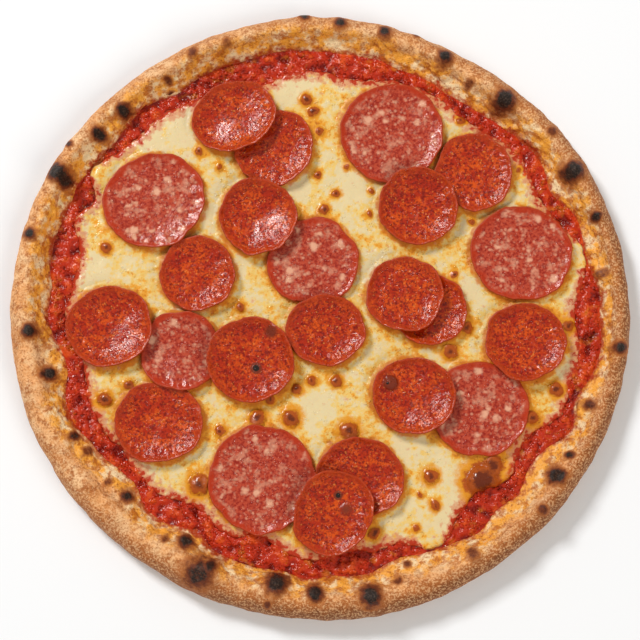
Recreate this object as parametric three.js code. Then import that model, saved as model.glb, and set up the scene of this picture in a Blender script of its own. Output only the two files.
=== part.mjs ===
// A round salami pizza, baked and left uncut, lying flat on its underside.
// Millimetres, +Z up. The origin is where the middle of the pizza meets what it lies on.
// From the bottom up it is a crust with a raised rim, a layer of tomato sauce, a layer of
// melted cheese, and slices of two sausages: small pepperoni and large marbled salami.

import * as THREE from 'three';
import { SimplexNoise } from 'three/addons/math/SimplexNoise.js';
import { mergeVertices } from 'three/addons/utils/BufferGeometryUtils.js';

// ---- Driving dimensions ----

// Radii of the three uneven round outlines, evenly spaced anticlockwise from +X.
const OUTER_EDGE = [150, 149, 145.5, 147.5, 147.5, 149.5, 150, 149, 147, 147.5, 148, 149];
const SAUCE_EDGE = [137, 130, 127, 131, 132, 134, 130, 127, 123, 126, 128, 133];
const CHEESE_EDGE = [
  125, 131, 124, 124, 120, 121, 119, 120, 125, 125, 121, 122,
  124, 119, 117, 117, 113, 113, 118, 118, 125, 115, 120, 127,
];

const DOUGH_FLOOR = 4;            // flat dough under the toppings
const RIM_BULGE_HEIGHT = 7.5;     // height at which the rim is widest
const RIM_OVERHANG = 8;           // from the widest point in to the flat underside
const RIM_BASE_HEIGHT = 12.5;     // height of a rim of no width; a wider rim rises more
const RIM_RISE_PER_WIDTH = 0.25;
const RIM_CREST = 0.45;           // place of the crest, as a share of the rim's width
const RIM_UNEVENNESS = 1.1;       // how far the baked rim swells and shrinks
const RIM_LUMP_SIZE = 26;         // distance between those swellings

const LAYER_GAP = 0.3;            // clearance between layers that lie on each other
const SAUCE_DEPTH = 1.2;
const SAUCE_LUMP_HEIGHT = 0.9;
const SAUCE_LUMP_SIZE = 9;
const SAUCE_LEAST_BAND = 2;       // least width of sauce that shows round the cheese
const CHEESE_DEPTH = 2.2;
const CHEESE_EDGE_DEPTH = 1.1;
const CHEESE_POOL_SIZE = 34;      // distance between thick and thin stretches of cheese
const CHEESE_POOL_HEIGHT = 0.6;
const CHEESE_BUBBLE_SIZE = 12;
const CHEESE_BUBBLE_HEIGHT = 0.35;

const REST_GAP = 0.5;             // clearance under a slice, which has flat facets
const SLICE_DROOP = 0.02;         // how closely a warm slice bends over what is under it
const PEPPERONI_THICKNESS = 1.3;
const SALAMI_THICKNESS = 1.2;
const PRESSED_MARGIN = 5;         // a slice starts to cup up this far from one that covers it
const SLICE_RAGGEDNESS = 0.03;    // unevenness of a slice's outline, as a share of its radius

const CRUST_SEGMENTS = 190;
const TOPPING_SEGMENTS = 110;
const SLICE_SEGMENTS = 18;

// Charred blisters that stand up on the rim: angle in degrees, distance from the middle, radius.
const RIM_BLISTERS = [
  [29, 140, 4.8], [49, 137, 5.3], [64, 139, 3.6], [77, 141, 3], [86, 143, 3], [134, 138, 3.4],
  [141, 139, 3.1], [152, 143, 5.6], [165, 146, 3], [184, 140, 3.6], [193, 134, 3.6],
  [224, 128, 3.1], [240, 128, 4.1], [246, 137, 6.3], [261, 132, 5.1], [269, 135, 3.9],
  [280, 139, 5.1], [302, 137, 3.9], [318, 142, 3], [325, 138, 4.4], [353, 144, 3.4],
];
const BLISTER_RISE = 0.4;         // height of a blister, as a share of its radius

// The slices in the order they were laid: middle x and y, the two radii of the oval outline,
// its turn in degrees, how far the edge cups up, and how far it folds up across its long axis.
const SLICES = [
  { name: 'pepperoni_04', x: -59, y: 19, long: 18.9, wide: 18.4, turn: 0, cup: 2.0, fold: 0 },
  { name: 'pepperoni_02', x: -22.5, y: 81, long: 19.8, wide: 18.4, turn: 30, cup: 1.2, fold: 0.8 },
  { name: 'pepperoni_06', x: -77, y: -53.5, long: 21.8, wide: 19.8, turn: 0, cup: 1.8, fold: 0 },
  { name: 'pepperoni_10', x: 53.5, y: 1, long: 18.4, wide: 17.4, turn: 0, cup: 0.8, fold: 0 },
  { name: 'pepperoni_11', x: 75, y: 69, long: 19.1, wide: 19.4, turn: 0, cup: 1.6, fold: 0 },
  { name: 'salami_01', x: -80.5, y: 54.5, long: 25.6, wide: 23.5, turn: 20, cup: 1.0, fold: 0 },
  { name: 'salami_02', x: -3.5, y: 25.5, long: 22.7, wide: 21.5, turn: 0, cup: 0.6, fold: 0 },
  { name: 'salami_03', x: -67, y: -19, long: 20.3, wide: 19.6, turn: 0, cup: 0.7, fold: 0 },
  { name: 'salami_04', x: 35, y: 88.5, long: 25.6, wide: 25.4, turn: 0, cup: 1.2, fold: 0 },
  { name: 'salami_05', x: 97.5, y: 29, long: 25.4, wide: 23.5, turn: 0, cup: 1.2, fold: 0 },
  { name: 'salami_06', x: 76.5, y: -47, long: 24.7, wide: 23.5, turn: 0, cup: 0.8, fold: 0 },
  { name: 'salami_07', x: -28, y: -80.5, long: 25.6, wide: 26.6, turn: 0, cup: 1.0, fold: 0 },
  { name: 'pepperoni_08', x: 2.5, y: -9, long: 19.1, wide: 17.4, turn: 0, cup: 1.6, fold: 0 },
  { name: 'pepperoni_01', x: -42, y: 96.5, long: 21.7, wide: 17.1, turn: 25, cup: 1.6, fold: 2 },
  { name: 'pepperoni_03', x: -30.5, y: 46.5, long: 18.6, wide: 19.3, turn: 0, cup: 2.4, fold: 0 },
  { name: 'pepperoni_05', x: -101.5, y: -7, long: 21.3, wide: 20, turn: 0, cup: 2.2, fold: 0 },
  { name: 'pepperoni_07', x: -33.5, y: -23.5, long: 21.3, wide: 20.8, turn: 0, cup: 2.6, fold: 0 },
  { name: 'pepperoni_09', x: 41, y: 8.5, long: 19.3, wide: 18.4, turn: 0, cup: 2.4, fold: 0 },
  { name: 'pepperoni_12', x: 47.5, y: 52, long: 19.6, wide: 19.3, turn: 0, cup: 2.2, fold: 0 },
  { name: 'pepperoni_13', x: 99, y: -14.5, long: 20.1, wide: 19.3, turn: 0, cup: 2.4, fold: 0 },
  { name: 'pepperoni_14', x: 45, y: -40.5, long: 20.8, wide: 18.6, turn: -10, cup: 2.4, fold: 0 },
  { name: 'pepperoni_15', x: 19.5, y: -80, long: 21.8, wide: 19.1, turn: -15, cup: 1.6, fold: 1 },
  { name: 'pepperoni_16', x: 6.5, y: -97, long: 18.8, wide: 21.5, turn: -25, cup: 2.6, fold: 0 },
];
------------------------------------
Pick out the lines above containing the word "that", then copy them.

> **Answer to the problem**:
Recreate this object as parametric three.js code. Then import that model, saved as model.glb, and set up the scene of this picture in a Blender script of its own. Output only the two files.
const LAYER_GAP = 0.3;            // clearance between layers that lie on each other
const SAUCE_LEAST_BAND = 2;       // least width of sauce that shows round the cheese
const PRESSED_MARGIN = 5;         // a slice starts to cup up this far from one that covers it
// Charred blisters that stand up on the rim: angle in degrees, distance from the middle, radius.